The Second Circuit extended Morrison’s logic to Norex, noting Second Circuit precedent holding that “RICO is silent as to any extraterritorial application” and that RICO did not regulate the largely foreign-based claim alleged by the plaintiff. 631 F.3d at 33. In particular, the Second Circuit stated:
. . . simply alleging that some domestic conduct occurred cannot support a claim of domestic application. “[I]t is a rare case of prohibited extraterritorial application that lacks all contact with the territory of the United States.” [Morrison, 130 S.Ct. at 2884 (emphasis in original).] The slim contacts with the United States alleged by [the plaintiff] are insufficient to support extraterritorial application of the RICO statute. . .
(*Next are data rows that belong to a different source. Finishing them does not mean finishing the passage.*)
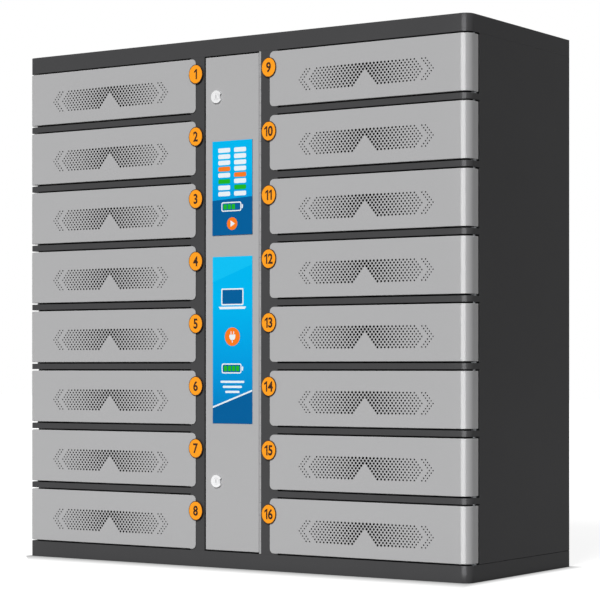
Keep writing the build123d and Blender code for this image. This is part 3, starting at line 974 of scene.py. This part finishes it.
def sign_shapes(width, height):
    """Three pictograms and three lines between slanted bands, in shares of the face's size."""
    half, top, bottom = width / 2, height / 2, -height / 2
    slant = width * 0.35
    left, right = bottom + slant * 0.9, bottom + slant * 1.9
    line = slant * 0.1
    shapes = [
        (1, ink_sky, [(-half, top), (half, top), (half, top - slant * 0.5), (-half, top - slant * 1.5)]),
        (1, ink_navy, [(-half, bottom), (half, bottom), (half, right), (-half, left)]),
        (1, ink_white, [(-half, left), (half, right), (half, right + line), (-half, left + line)]),
    ]
    shapes += laptop(0, height * 0.2, width * 0.56)
    shapes.append((2, ink_orange, ring((0, height * 0.02), width * 0.19, disc_steps)))
    shapes += plug(0, height * 0.02, width * 0.15)
    shapes += battery(-width * 0.02, -height * 0.17, width * 0.5, height * 0.06, 4)
    for row in range(3):
        v, length = height * (-0.25 - 0.03 * row), width * (0.6 - 0.12 * row)
        shapes.append((2, ink_white, rounded(0, v, length, width * 0.045, width * 0.02)))
    return shapes


def printed(name, node, blue, roughness, drawing):
    """A plate in a CAD node's place, with flat shapes on it. A shape is (layer, material, outline)."""
    low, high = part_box(node)
    face = graded(blue, blue_stops, low.z, high.z, roughness)
    plate = dressed(node, broad_edge, materials=(face, dark_plastic))
    for polygon in plate.data.polygons:
        # the housing behind the printed face
        polygon.material_index = 1 if polygon.center.y > low.y + face_depth else 0
    middle_x, middle_z = (low.x + high.x) / 2, (low.z + high.z) / 2
    materials = []
    form = bmesh.new()
    for layer, material, outline in drawing(high.x - low.x, high.z - low.z):
        if material not in materials:
            materials.append(material)
        front, back = (
            [(middle_x + u, y, middle_z + v) for u, v in outline]
            for y in (low.y - print_relief * layer, low.y + print_root)
        )
        for side in add_prism(form, front, back):
            side.material_index = materials.index(material)
    mesh = mesh_from(form, name)
    for material in materials:
        mesh.materials.append(material)
    finished(mesh, name, body_of[node], slot_of[node])


printed("display_print", "touch_display", "display_blue", 0.25, display_shapes)
printed("sign_print", "info_sign", "sign_blue", 0.35, sign_shapes)


# Floor and world: white where they are seen, and a soft, low light on the object

floor_size = 40.0
floor_tone = 0.3
floor_roughness = 0.9
# the floor is a little less white up to the first distance from the middle, and white from the second
near_level = 0.9
near_reach, far_reach = 0.8, 3.0
# painted shadow: a contact shadow painted into the floor darkens it within this distance of the cabinet's
# foot, down to this level at the foot
painted_shadow_reach = 80 * mm
painted_shadow_darkest = 0.42
# and the painted shadow fades faster on its left, on its right and behind it than in front, where it draws
# in at the left
left_haste = 12.0
right_haste = 2.4
back_haste = 4.0
left_slant = 1.0
ambient_level = 0.1


def seen_rays(tree):
    """1 for rays that show the background itself, and 0 for light that falls on the object."""
    path = tree.nodes.new("ShaderNodeLightPath")
    total = path.outputs["Is Camera Ray"]
    for more in ("Is Glossy Ray", "Is Transmission Ray"):
        total = math_step(tree, "MAXIMUM", total, path.outputs[more])
    return total


def contact_level(tree, place):
    """The level of the painted contact shadow round the cabinet's foot, from its darkest at the foot to 1.
    """
    (low_x, low_y, _), (high_x, high_y, _) = cad_box
    floor_x, floor_y, _ = coordinates(tree, place)
    ahead = math_step(tree, "SUBTRACT", low_y, floor_y)
    drawn_in = math_step(tree, "MULTIPLY", math_step(tree, "MAXIMUM", ahead, 0), left_slant)
    slanted_x = math_step(tree, "SUBTRACT", floor_x, drawn_in)
    from_foot = ahead
    for value, limit, haste in (
        (slanted_x, low_x, -left_haste),
        (floor_x, high_x, right_haste),
        (floor_y, high_y, back_haste),
    ):
        beyond = math_step(tree, "MULTIPLY", math_step(tree, "SUBTRACT", value, limit), haste)
        from_foot = math_step(tree, "MAXIMUM", from_foot, beyond)
    return ramped(tree, from_foot, 0.0, painted_shadow_reach, painted_shadow_darkest, 1.0)


def floor_material():
    """A matt tone that takes the object's shadow, under a white that only seen rays show; both are darkened
    by a painted contact shadow round the cabinet's foot.
    """
    made, tree, shader, place = node_tree("floor_white")
    # painted shadow: darkens both the white and the matt tone round the cabinet's foot
    shadow_paint = contact_level(tree, place)
    reach = tree.nodes.new("ShaderNodeVectorMath")
    reach.operation = "LENGTH"
    tree.links.new(place, reach.inputs[0])
    glow = ramped(tree, reach.outputs["Value"], near_reach, far_reach, near_level, 1.0)
    lift = math_step(tree, "MULTIPLY", math_step(tree, "MULTIPLY", seen_rays(tree), glow), shadow_paint)
    tree.links.new(lift, shader.inputs["Emission Strength"])
    tree.links.new(math_step(tree, "MULTIPLY", shadow_paint, floor_tone), shader.inputs["Base Color"])
    shader.inputs["Emission Color"].default_value = white
    shader.inputs["Roughness"].default_value = floor_roughness
    shader.inputs["Specular IOR Level"].default_value = 0.0
    return made


half_floor = floor_size / 2
floor_corners = [(u, v, 0) for u, v in rectangle(-half_floor, -half_floor, half_floor, half_floor)]
floor_mesh = bpy.data.meshes.new("floor")
floor_mesh.from_pydata(floor_corners, [], [(0, 1, 2, 3)])
floor_mesh.materials.append(floor_material())
floor = bpy.data.objects.new("floor", floor_mesh)
bpy.context.scene.collection.objects.link(floor)

world = bpy.data.worlds.new("studio")
world.use_nodes = True
background = world.node_tree.nodes["Background"]
world_level = ramped(world.node_tree, seen_rays(world.node_tree), 0.0, 1.0, ambient_level, 1.0)
world.node_tree.links.new(world_level, background.inputs["Strength"])
background.inputs["Color"].default_value = white
bpy.context.scene.world = world


# Lamps: a soft key for the whole front, and a narrow reflector that only gloss shows, for the bent corner

key_azimuth = 7
key_elevation = 35
key_softness = 25
key_strength = 3.38
reflector_azimuth = 10
reflector_inset = 0.6 * corner_radius
reflector_distance = 0.1
reflector_width = 0.1075
reflector_height = 1.09
reflector_power = 2.63


def lamp(name, kind, power, azimuth, elevation, target=(0, 0, 0), distance=0.0):
    """A lamp that looks at its target. Azimuth 0 is in front of it, and 90 is on its right."""
    side, up = math.radians(azimuth), math.radians(elevation)
    offset = Vector((math.sin(side) * math.cos(up), -math.cos(side) * math.cos(up), math.sin(up)))
    data = bpy.data.lights.new(name, kind)
    data.energy = power
    light = bpy.data.objects.new(name, data)
    light.location = Vector(target) + offset * distance
    light.rotation_euler = (-offset).to_track_quat("-Z", "Y").to_euler()
    bpy.context.scene.collection.objects.link(light)
    return light


key = lamp("key", "SUN", key_strength, key_azimuth, key_elevation)
key.data.angle = math.radians(key_softness)
key.visible_glossy = False

bend = (half_width - reflector_inset, door_front, reflector_height / 2)
reflector = lamp("reflector", "AREA", reflector_power, reflector_azimuth, 0, bend, reflector_distance)
reflector.data.shape = "RECTANGLE"
reflector.data.size = reflector_width
reflector.data.size_y = reflector_height
reflector.visible_diffuse = False
reflector.visible_camera = False


# Camera, fitted to the photograph

camera_yaw = 34.081
camera_distance = 4.37296
camera_height = 0.39605
camera_turn = 0.2425
focal_pixels = 2129.73
horizon_row = 368.18
frame_pixels = 600
sensor = 36.0

camera_data = bpy.data.cameras.new("camera")
camera_data.sensor_width = sensor
camera_data.lens = focal_pixels / frame_pixels * sensor
camera_data.shift_y = (horizon_row - frame_pixels / 2) / frame_pixels
camera = bpy.data.objects.new("camera", camera_data)
yaw = math.radians(camera_yaw)
camera.location = (math.sin(yaw) * camera_distance, -math.cos(yaw) * camera_distance, camera_height)
camera.rotation_euler = (math.pi / 2, 0, yaw - math.radians(camera_turn))
bpy.context.scene.collection.objects.link(camera)
bpy.context.scene.camera = camera
bpy.context.scene.view_settings.view_transform = "Standard"
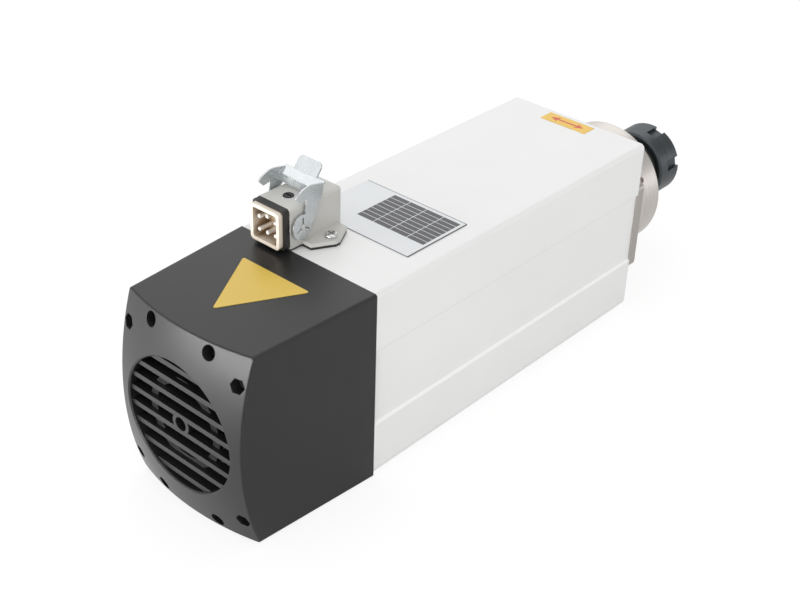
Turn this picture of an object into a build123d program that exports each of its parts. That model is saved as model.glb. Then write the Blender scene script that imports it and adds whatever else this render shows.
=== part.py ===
from build123d import *
import math
import os

# Air-cooled square motor spindle with an ER32 collet nose.
# Millimetres. +X runs along the spindle axis towards the tool, +Z is up, and the origin lies
# on the spindle axis at the front face of the front plate, where the round nose boss starts.

# ---------------------------------------------------------------- fits and clearances
seat_clearance = 0.02        # round seats between pieces of one body
running_clearance = 0.06     # pins and sliding fits that move
ball_clearance = 0.05        # ball to raceway and ball to cage
labyrinth_gap = 0.4          # nose cap and cover plates round the turning shaft
air_gap = 0.5                # rotor to stator
taper_clearance = 0.04       # collet in the shaft socket
thread_clearance = 0.08      # plain cylinders that stand in for threads
spigot_clearance = 0.05      # end shield and front plate in the frame's bore
end_gap = 0.3                # ends and faces that must not touch

# ---------------------------------------------------------------- motor frame
frame_width = 103.0
frame_height = 120.0
frame_length = 246.0
top_corner_radius = 3.0
foot_corner_radius = 6.5
side_band_height = 46.0      # shallow recess along each side
side_band_depth = 1.2
bore_radius = 44.0           # holds the stator and the end shields
channel_wall = 3.4           # between the bore and the air channels
channel_skin = 4.0           # outside wall over the air channels
channel_rib = 11.0           # solid ribs that carry the end shield screws
channel_span = 66.0
channel_corner = 2.0
channel_shoulder = 40.0      # lowest point of the narrow channels

# ---------------------------------------------------------------- fan cover
cover_length = 81.2          # joint to the corners of the domed end
cover_end_width = 93.2
cover_end_height = 117.5
cover_dome_radius = 178.0
cover_corner_radius = 1.8
cover_inner_corner_radius = 0.8
cover_rim_radius = 1.0
cover_wall = 2.4
cover_dome_wall = 5.0
cover_bolt_inset_y = 5.6     # bolt to the sides of the domed end
cover_bolt_inset_z = 16.2
cover_column_radius = 6.0
hex_pocket_radius = 4.25     # across corners / 2
hex_pocket_depth = 7.0
access_hole_radius = 4.0
grille_radius = 38.8
grille_recess = 2.2          # flat grille, behind its rim
grille_thickness = 5.0
grille_rim_bevel = 1.0
grille_pitch = 9.75
grille_bar = 3.05
grille_slots = 9
grille_rib_radius = 24.0
grille_rib_width = 4.8
grille_rib_setback = 2.9
grille_hub_radius = 6.15
grille_hub_hole_radius = 4.05

# ---------------------------------------------------------------- nose
plate_thickness = 6.5
plate_edge = 7.9             # screw to the plate's edge
plate_screw_margin = 1.6     # screw head to the boss
plate_corner_radius = 4.0
boss_radius = 42.5
boss_length = 37.2
boss_chamfer = 1.0
boss_port_x = 20.0           # blind hole in the boss's side
boss_port_angle = 61.6       # from straight up
boss_port_radius = 2.0
boss_port_depth = 3.0
spigot_length = 6.0
bearing_backing = 3.0        # shoulder behind the front bearings
nose_cap_radius = 38.6
nose_cap_thickness = 6.0
nose_cap_screw_circle = 35.0
nose_cap_screw_count = 6

# ---------------------------------------------------------------- bearings
front_bearing_bore = 35.0
front_bearing_outside = 62.0
front_bearing_width = 14.0
front_spacer_width = 3.0
front_ball_radius = 4.7
front_ball_count = 10
rear_bearing_bore = 25.0
rear_bearing_outside = 47.0
rear_bearing_width = 12.0
rear_ball_radius = 3.6
rear_ball_count = 8
cage_thickness = 1.6
cage_side = 1.0              # cage edge past its balls
spacer_ring_wall = 4.0
locknut_width = 9.0
locknut_wall = 7.0
locknut_slot_width = 5.0
locknut_slot_depth = 2.0
groove_share = 0.35          # raceway depth as a share of the ball radius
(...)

Id. at 33. The Second Circuit further explicitly noted that its reasoning was limited to civil RICO claims brought under section 1964(c) and that it was expressing no opinion with regard to RICO actions brought by the government. Id.
Just when it looked like the circuits could be splitting on the issue of RICO’s extraterritorial application, the Second Circuit softened its approach in European Cmty. v. RJR Nabisco, Inc., 764 F.3d 129 (2d. Cir. 2014), holding that “Congress has clearly communicated its intention that RICO apply to extraterritorial conduct to the extent that extraterritorial violations of those statutes [listed as acts of racketeering] serve as the basis for RICO liability.” Id. at *5. The court further held that the plaintiff alleged sufficient domestic conduct for the claims involving mail and wire fraud violations to sustain the application of RICO:
The Complaint alleges that RJR essentially orchestrated a global money laundering scheme from the United States by sending employees and communications abroad. It claims that RJR “communicated … with [its] coconspirators on virtually a daily basis by means of U.S. interstate and international wires as a means of obtaining orders for cigarettes, arranging for the sale and shipment of cigarettes, and arranging for and receiving payment for the cigarettes in question.” … The Complaint also states that RJR and its coconspirators “utilized the interstate and international mail and wires, and other means of communication, to prepare and transmit documents that intentionally misstated the purchases of the cigarettes in question so as to mislead the authorities within the United States, the European Community, and the Member States.” … The Complaint alleges that “the U.S. mails and wires are used by [RJR] to bill and pay for the cigarettes, to confirm billing and payment for the cigarettes, to account for the payment of the cigarettes to [RJR] and [its] subsidiaries, and to maintain an accounting of the proceeds received by [RJR] from the sale of cigarettes, with said proceeds ultimately being returned to [RJR] in the United States.”
Id. at 141-142. Time will tell whether the competing standards of the Eleventh Circuit and Second Circuit are sufficiently similar to avoid a conflict that must be resolved by the Supreme Court.